I’ve seen compelling arguments which disagree with you about whether non-human animals are sentient—and I haven’t found any satisfactory ways to answer them (not even in your book The Edge of Sentience). I’d be very grateful to know how you’d answer them.

Specifically, the arguments made in the article “Animal Welfare Overview” by American philosopher Elliot Temple. (As context, in case you haven’t heard of him, Temple was an editor of the book “The Beginning of Infinity” and was a colleague of the physicist David Deutsch for 10 years.)

The article’s core thesis, rooted in the Popperian/Deutschian view of intelligence, is that animals lack subjective experience, including sentience or any kind of suffering, because all such experience requires a capacity for interpretation—an ability which Temple argues is unique to human-like general intelligence.

I’d love to know how you’d address the points he makes there. (Or if you could even just link me to someone who addresses those arguments against animal suffering, I’d be so grateful.)

Thank you so much,
Jarrod

P.S. Skip the “Human Suffering” section of the “Animal Welfare Overview” article, which isn’t relevant to whether animals can suffer.

P.P.S. Do you have a preferred process or site for receiving and responding to counterarguments on animal sentience? E.g., do you maintain an “objections and replies” page (or a forum) and a written process for how you triage and respond to these sorts of counterarguments? Or a debate policy?

If Temple is correct, then much of the work on animal sentience would be overturned. This raises the meta-level question of: How would you find out if a critic like Temple were right? Hence why I ask whether you have a systematic process for engaging with challenges that, if correct, would require revising core assumptions in your field. (I think this is something that intellectuals in all fields should have, as Temple himself advocates.)

He hasn’t responded.

Peter Godfrey-Smith, whom I emailed and received a response from before, still hasn’t responded to my latest email. If he doesn’t respond in a week, I might politely follow up.

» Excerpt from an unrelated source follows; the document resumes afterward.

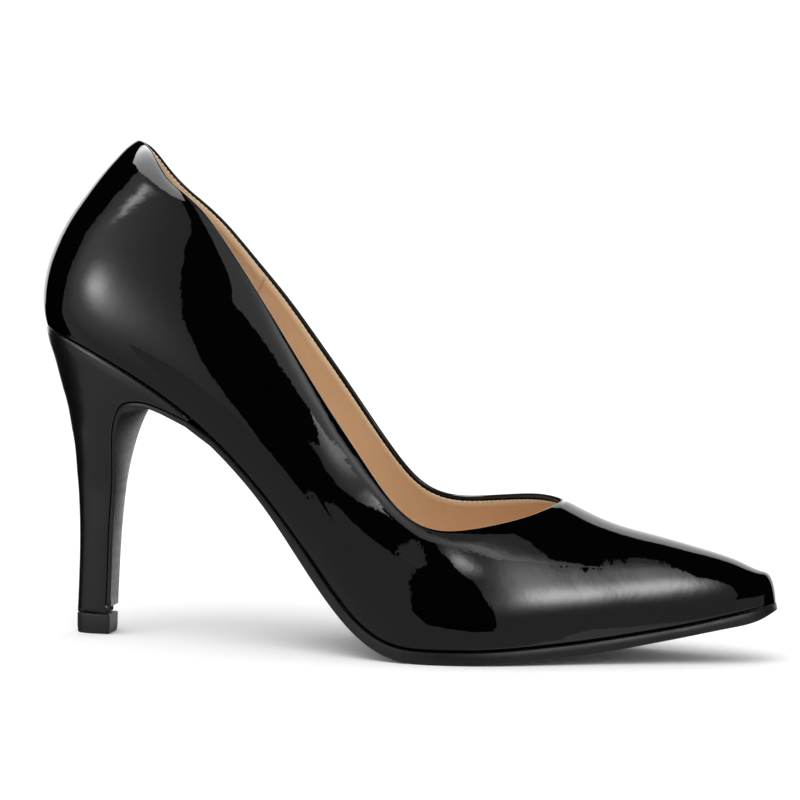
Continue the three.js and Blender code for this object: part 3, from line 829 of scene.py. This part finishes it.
def build_outsole():
    path = sole_path()
    run = unit(np.gradient(path[:-1, [0, 1]], axis=0))
    run = np.append(run, run[-1:], axis=0)
    rings = []
    for (x, z, near, far, thick, crown), (rx, rz) in zip(path, run):
        edge = min(EDGE_ROUND, thick / 3)
        ring = []
        for side, width in ((-1, near), (1, far)):
            inset = min(2 * edge, 0.3 * width)
            corner = np.radians(np.linspace(0, 90, 7))
            outline = [(share * (width - inset / 4), 0) for share in np.linspace(0, 1, 8)]
            outline += [(width, edge / 2), (width, thick / 2)]
            outline += [
                (width - edge * 0.9 * (1 - math.cos(t)), thick - edge * (1 - math.sin(t)))
                for t in corner
            ]
            flat = width - edge * 0.9
            outline += [
                (flat * share, thick + crown * (1 - share ** 2))
                for share in np.linspace(0.93, 0, 12)
            ]
            points = [(side * max(y, 0), depth) for y, depth in outline]
            ring += points if side < 0 else points[::-1][1:-1]
        ring = np.array(ring)
        depth = ring[:, 1] + GAP
        rings.append(np.stack([
            x - rz * depth, ring[:, 0], np.maximum(z + rx * depth, 0),
        ], -1))
    sheets = Sheets()
    sheets.add(np.stack(rings), wrap=True)
    place(sheets.build("outsole_strip", [SOLE_EDGE]), "sole_edge", "outsole")


# Insole

# Share of the insole's thickness that its leather sock covers at the sides; below it, the sides and the
# underside take the near-black sole-edge finish as painted shade
SOCK_SHARE = 0.4


def build_insole():
    end_x = TOE_X - 2 * INSOLE
    columns = stations(120, 60)
    columns = np.append(columns[columns < end_x - 0.05], end_x)
    end = np.sqrt(1 - np.clip((columns - end_x + INSOLE) / INSOLE, 0, 1) ** 2)
    edges = [
        last_point(columns, feather_angle(columns, side), side)
        - (WALL + GAP) * last_normal(columns, feather_angle(columns, side), side)
        for side in (-1, 1)
    ]
    middle = (edges[0][:, 0] + edges[1][:, 0]) / 2
    slope = np.gradient(feather(middle), middle)
    up = unit(np.stack([-slope, 0 * slope, np.ones_like(slope)], -1))
    near, far = edges[0][:, 1] * end, edges[1][:, 1] * end
    shares = np.concatenate([[0, 0.004, 0.015], np.linspace(0.04, 0.96, 20), [0.985, 0.996, 1]])
    soft = np.concatenate([[0.5, 0.8, 0.95], np.ones(20), [0.95, 0.8, 0.5]])
    top, under = [], []
    for share, height in zip(shares, soft):
        base = np.stack([middle, mix(near, far, share), feather(middle)], -1)
        top.append(base + up * INSOLE * height)
        under.append(base)
    sheets = Sheets()
    sheets.add(np.stack(top), 0)
    # Underside in the near-black sole-edge finish: painted shade where the insole shows through the gaps
    sheets.add(np.stack(under), 1)
    for row, low in ((top[0], under[0]), (top[-1], under[-1])):
        sock_edge = mix(row, low, SOCK_SHARE)
        sheets.add(np.stack([row, sock_edge]), 0)
        # Lower part of the sides: painted shade, in the sole-edge finish
        sheets.add(np.stack([sock_edge, low]), 1)
    place(sheets.build("insole_sock", [TAN, SOLE_EDGE]), "lining", "insole")


build_upper()
build_lining()
build_counter()
build_outsole()
build_heel()
build_tip()
build_insole()


# Camera: the photograph's view, from the outer side, a little ahead and a little above

CAMERA_AZIMUTH = 11.0
CAMERA_ELEVATION = 4.8
CAMERA_ROLL = 0.9
CAMERA_DISTANCE = 1100.0
FRAME_WIDTH = 800
MM_PER_PIXEL = 0.303
SENSOR_WIDTH = 36.0
AIM = (0.0, 0.0, 70.0)
AIM_PIXEL = (405.0, 416.0)


def build_camera():
    azimuth, elevation = math.radians(CAMERA_AZIMUTH), math.radians(CAMERA_ELEVATION)
    roll = math.radians(CAMERA_ROLL)
    back = Vector((
        math.sin(azimuth) * math.cos(elevation),
        -math.cos(azimuth) * math.cos(elevation),
        math.sin(elevation),
    ))
    level_right = Vector((math.cos(azimuth), math.sin(azimuth), 0))
    level_up = back.cross(level_right)
    right = level_right * math.cos(roll) + level_up * math.sin(roll)
    up = level_up * math.cos(roll) - level_right * math.sin(roll)
    place_mm = Vector(AIM) + back * CAMERA_DISTANCE
    centre_x = (FRAME_WIDTH / 2 - AIM_PIXEL[0]) * MM_PER_PIXEL
    centre_y = (AIM_PIXEL[1] - FRAME_WIDTH / 2) * MM_PER_PIXEL
    target = Vector(AIM) + right * centre_x + up * centre_y
    forward = (target - place_mm).normalized()
    right = (right - forward * right.dot(forward)).normalized()
    up = right.cross(forward)
    camera = bpy.data.cameras.new("camera")
    camera.sensor_width = SENSOR_WIDTH
    camera.lens = SENSOR_WIDTH * CAMERA_DISTANCE / (MM_PER_PIXEL * FRAME_WIDTH)
    camera.clip_start = 0.05
    thing = bpy.data.objects.new("camera", camera)
    rotation = Matrix((right, up, -forward)).transposed().to_4x4()
    moved = (place_mm + Vector(SHIFT)) * MM
    thing.matrix_world = Matrix.Translation(moved) @ rotation
    bpy.context.scene.collection.objects.link(thing)
    bpy.context.scene.camera = thing


# Studio

FLOOR_REACH = 6.0


def build_floor():
    mesh = bpy.data.meshes.new("floor")
    reach = FLOOR_REACH
    mesh.from_pydata([(-reach, -reach, 0), (reach, -reach, 0), (reach, reach, 0), (-reach, reach, 0)],
                     [], [(0, 1, 2, 3)])
    finish = Finish("floor", Roughness=0.9, Specular_IOR_Level=0.1)
    finish.feed("Base Color", (0.92, 0.92, 0.92, 1))
    mesh.materials.append(finish.material)
    floor = bpy.data.objects.new("floor", mesh)
    bpy.context.scene.collection.objects.link(floor)
    floor.visible_glossy = False


# Brightness of the surroundings for matte surfaces and for the camera
AMBIENT = 1.0
BACKDROP = 1.05

# What the patent mirrors: panels bounded by great circles. A direction is an
# azimuth and an elevation in degrees, seen from the shoe: 0 is ahead of the toe, -90 the outer side.
PANELS = [
    # radiance, softness, edges: pairs of directions whose cross products point into the panel
    (0.40, 0.008, [((350, 0), (300, 0)), ((299, 0), (299, -26)), ((350, -26), (350, 0))]),
    (1.70, 0.03, [((42, -12), (85, -12)), ((85, -12), (138, -12)), ((138, 0), (138, 40)),
                  ((138, 50), (85, 50)), ((85, 50), (30, 50)), ((42, 40), (42, 0))]),
    (0.36, 0.03, [((90, -26), (0, -26)), ((0, -26), (270, -26)), ((270, -26), (180, -26)),
                  ((180, -26), (90, -26))]),
]


def direction(azimuth, elevation):
    a, e = math.radians(azimuth), math.radians(elevation)
    return Vector((math.cos(e) * math.cos(a), math.cos(e) * math.sin(a), math.sin(e)))


def build_world():
    world = bpy.data.worlds.new("studio")
    bpy.context.scene.world = world
    world.use_nodes = True
    graph = Graph(world.node_tree)
    where = graph.node("ShaderNodeTexCoord", {}, {})[0]

    def dot(vector):
        return graph.node(
            "ShaderNodeVectorMath", {"operation": "DOT_PRODUCT"}, {0: where, 1: vector})[1]

    light = 0.0
    for radiance, softness, edges in PANELS:
        inside = 1.0
        for start, end in edges:
            normal = direction(*start).cross(direction(*end)).normalized()
            inside = inside * dot(normal).over(-softness, softness)
        light = light + inside * radiance
    camera_ray, _, _, glossy_ray = graph.node("ShaderNodeLightPath", {}, {})[:4]
    seen = graph.node("ShaderNodeMix", {}, {0: glossy_ray, 2: AMBIENT, 3: light})[0]
    seen = graph.node("ShaderNodeMix", {}, {0: camera_ray, 2: seen, 3: BACKDROP})[0]
    background = world.node_tree.nodes["Background"]
    background.inputs["Color"].default_value = (1, 1, 1, 1)
    graph.plug(background.inputs["Strength"], seen)


# Bounce cards at the outer side, in millimetres of the shoe, and one black flag that hides them.
# Each stands on the line y = foot + turn * x and moves by lean for each millimetre of height.
# The outline holds x and z. A glow is x, z, width, height and radiance at its middle; glows start
# at the first height of fade and are whole at the second.
CARDS = [
    {
        "name": "front_card", "foot": -180, "turn": 0.0, "lean": 0.25, "radiance": 0.4,
        "outline": [(120, -4), (224, 20), (206, 110), (189, 147), (170, 194), (166, 280),
                    (168, 360), (184, 547), (184, 640), (14, 640), (14, 270), (30, 250),
                    (54, 205), (76, 151), (92, 81)],
        "glows": [(137, 185, 24, 110, 3.0), (152, 121, 14, 33, 8.0), (55, 257, 13, 24, 5.0)],
        "fade": (0, 110),
    },
    {
        "name": "back_card", "foot": -165, "turn": -0.09, "lean": 0.0, "radiance": 0.4,
        "outline": [(-90, -60), (-66, 56), (-50, 146), (-38, 212), (-20, 262), (-20, 420),
                    (-480, 420), (-500, 250), (-560, 120), (-700, 20), (-900, -100),
                    (-900, -300), (-90, -300)],
        "glows": [(-260, 200, 90, 140, 0.7), (-192, 313, 28, 10, 5.0), (-215, 150, 30, 28, 6.0),
                  (-170, 120, 45, 35, 1.4)],
        "fade": (-60, 60),
    },
    {
        "name": "low_card", "foot": -100, "turn": 0.0, "lean": 0.0, "radiance": 0.4,
        "outline": [(-130, 60), (-62, 60), (-44, 58), (-20, 78), (-20, 22), (-2, -6), (50, -25),
                    (130, -35), (130, -200), (-130, -200)],
        "glows": [],
        "fade": (-60, 60),
    },
    {
        "name": "top_card", "foot": -420, "turn": 0.0, "lean": 1.0, "radiance": 2.8,
        "outline": [(-20, 315), (-60, 306), (-131, 305), (-170, 312), (-209, 325), (-300, 380),
                    (-300, 520), (-20, 520)],
        "glows": [(-120, 460, 160, 60, 14.0)],
        "fade": (-60, 60),
    },
    {
        "name": "ball_card", "foot": -60, "turn": 0.0, "lean": 0.0, "radiance": 0.4,
        "outline": [(-20, 36), (-16, 62), (-9, 67), (-4, 71), (-1, 67), (-1, 50), (-3, 40)],
        "glows": [],
        "fade": (-60, 60),
    },
    {
        "name": "rim_card", "foot": -50, "turn": 0.0, "lean": 0.0, "radiance": 0.8,
        "outline": [(-30, 122), (-19, 118), (-1, 112), (16, 108), (26, 108), (42, 122),
                    (60, 130), (110, 150), (110, 220), (-30, 220)],
        "glows": [(60, 145, 26, 22, 1.5)],
        "fade": (-60, 60),
    },
    {
        "name": "black_flag", "foot": -50, "turn": 0.0, "lean": 0.0, "radiance": 0.0,
        "outline": [(-40, 100), (-25, 92), (-8, 84), (6, 92), (14, 103), (16, 108), (-1, 112),
                    (-19, 118), (-30, 122)],
        "glows": [],
        "fade": (-60, 60),
    },
]


def build_card(name, foot, turn, lean, radiance, outline, glows, fade):
    points = [(x, foot + turn * x + lean * z, z) for x, z in outline]
    mesh = bpy.data.meshes.new(name)
    mesh.from_pydata(((np.array(points) + SHIFT) * MM).tolist(), [], [tuple(range(len(points)))])
    material = bpy.data.materials.new(name)
    material.use_nodes = True
    graph = Graph(material.node_tree)
    where = graph.node("ShaderNodeTexCoord", {}, {})[3]
    across, _, height = graph.node("ShaderNodeSeparateXYZ", {}, {0: where})
    rise = height.over(fade[0] * MM, fade[1] * MM)
    light = radiance
    for x, z, wide, tall, glow in glows:
        u = (across - (x + SHIFT[0]) * MM) * (1 / (wide * MM))
        v = (height - z * MM) * (1 / (tall * MM))
        light = light + (u * u * -0.5 + v * v * -0.5).exponent() * rise * glow
    emission = graph.node("ShaderNodeEmission", {}, {"Strength": light})[0]
    graph.plug(material.node_tree.nodes["Material Output"].inputs["Surface"], emission)
    mesh.materials.append(material)
    card = bpy.data.objects.new(name, mesh)
    bpy.context.scene.collection.objects.link(card)
    for ray in ("camera", "diffuse", "shadow", "transmission"):
        setattr(card, "visible_" + ray, False)


SUN_STRENGTH = 1.2
SUN_SPREAD = 50.0
SUN_TILT = (28.0, -6.0, 0.0)


def build_sun():
    light = bpy.data.lights.new("overhead", "SUN")
    light.energy = SUN_STRENGTH
    light.angle = math.radians(SUN_SPREAD)
    thing = bpy.data.objects.new("overhead", light)
    thing.rotation_euler = [math.radians(degrees) for degrees in SUN_TILT]
    thing.visible_glossy = False
    bpy.context.scene.collection.objects.link(thing)


build_camera()
build_floor()
build_world()
for card in CARDS:
    build_card(**card)
build_sun()
bpy.context.scene.view_settings.view_transform = "Standard"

I also commented on this Substack post, “Becoming Shrimp-Pilled” (about shrimp consciousness and donating to the Shrimp Welfare Project (SWP) to reduce shrimp suffering).

My initial comment

Have you addressed arguments against animal sentience? E.g., https://curi.us/2545-animal-welfare-overview

If they’re right, you’re wrong about “the unfathomable effectiveness of the SWP” and you’re wasting your donations. Will you write an essay responding to the article’s criticisms or participate in a debate with it’s author? (He has a debate policy here: https://www.elliottemple.com/debate-policy)

The author responded.

The author’s response to my comment

Yes https://benthams.substack.com/p/against-yudkowskys-implausible-position?utm_source=publication-search

Now note: the argument for shrimp welfare just depends on the idea that it’s not extremely implausible that shrimp are conscious. That’s all you need to think it has very high expected value. Now, if you want to know why I think it’s not that unlikely that shrimp are conscious see https://benthams.substack.com/p/betting-on-ubiquitous-pain

I replied to his response.

My reply to his response \\\[Disclaimer: I used AI to help me write this response.\\\]

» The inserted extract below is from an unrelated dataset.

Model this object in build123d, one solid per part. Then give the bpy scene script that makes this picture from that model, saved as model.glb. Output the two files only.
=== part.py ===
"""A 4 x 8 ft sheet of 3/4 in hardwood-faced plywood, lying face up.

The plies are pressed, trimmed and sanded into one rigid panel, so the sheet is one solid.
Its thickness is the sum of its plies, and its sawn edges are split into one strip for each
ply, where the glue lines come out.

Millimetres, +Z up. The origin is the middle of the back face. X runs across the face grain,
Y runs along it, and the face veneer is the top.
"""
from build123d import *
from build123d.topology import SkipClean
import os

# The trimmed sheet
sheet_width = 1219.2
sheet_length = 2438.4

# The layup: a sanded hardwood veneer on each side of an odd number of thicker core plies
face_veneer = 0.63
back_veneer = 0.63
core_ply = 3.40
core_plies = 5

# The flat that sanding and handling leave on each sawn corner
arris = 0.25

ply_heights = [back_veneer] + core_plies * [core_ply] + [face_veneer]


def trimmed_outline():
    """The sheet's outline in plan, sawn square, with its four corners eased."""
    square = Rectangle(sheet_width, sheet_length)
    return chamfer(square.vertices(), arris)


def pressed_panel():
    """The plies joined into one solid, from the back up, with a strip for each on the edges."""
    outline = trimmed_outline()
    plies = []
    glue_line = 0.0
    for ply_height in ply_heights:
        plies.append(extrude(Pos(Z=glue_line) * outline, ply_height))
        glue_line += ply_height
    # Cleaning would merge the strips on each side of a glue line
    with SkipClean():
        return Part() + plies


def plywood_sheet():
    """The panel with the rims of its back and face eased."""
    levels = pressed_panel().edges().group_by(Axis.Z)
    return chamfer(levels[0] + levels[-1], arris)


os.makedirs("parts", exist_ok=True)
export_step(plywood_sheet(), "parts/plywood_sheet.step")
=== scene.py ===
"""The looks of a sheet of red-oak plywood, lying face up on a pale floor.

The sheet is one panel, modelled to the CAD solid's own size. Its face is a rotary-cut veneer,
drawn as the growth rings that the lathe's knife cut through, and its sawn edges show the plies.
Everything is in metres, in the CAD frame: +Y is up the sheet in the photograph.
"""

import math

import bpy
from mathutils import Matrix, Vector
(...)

I really appreciate your reply. Thank you for sharing those links, but I couldn’t find anything in them that answers the argument I linked to previously (which is rooted in the Popperian/Deutschian view of intelligence and claims that consciousness requires general intelligence (it also criticizes Yudkowsky’s view of intelligence/mind design space)).

Also, I think your method of evaluating ideas (in this case, about shrimp consciousness) is mistaken.

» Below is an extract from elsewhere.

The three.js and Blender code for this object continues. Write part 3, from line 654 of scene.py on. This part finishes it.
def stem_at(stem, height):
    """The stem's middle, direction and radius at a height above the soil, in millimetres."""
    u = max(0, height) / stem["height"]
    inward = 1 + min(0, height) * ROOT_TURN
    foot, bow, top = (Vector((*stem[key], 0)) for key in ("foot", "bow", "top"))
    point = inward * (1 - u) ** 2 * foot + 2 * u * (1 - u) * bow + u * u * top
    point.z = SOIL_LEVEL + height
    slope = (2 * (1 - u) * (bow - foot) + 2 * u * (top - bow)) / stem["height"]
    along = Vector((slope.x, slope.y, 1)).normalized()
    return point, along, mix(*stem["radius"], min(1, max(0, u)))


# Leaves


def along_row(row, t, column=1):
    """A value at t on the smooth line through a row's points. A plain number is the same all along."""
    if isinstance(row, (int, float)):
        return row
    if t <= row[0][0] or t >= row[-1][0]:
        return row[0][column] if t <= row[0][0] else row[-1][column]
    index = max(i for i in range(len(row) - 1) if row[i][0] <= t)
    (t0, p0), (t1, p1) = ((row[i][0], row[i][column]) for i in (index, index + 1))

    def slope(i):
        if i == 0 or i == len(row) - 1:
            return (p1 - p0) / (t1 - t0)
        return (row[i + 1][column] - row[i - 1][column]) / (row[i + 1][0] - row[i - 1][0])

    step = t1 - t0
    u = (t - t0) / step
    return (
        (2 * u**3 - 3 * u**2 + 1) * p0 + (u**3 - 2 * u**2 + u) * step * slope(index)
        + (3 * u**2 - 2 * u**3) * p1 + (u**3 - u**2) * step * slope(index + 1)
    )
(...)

Your argument rests on evaluating the *likelihood* or *plausibility* of shrimp consciousness. You use phrases like “not extremely implausible,” “not that unlikely,” and you argue that the expected value is high even with a low probability. In the second article you linked, you also mention how “data…provided more and more evidence for consciousness.”

This suggests a framework where evidence and arguments add weight, support, probability, or credence to an idea. This way of thinking is a mistake, as explained here by epistemologist Elliot Temple: https://criticalfallibilism.com/introduction-to-critical-fallibilism/#decisive-arguments & https://criticalfallibilism.com/yes-or-no-philosophy-summary/

Instead, ideas should be evaluated in a binary, pass/fail way: an idea is either *refuted* (we know of a decisive criticism against it) or it is *non-refuted* (we don’t).

This is why the expected value calculation doesn’t work. You’re multiplying an enormous number (trillions of shrimp) by a probability that’s assigned to a refuted idea.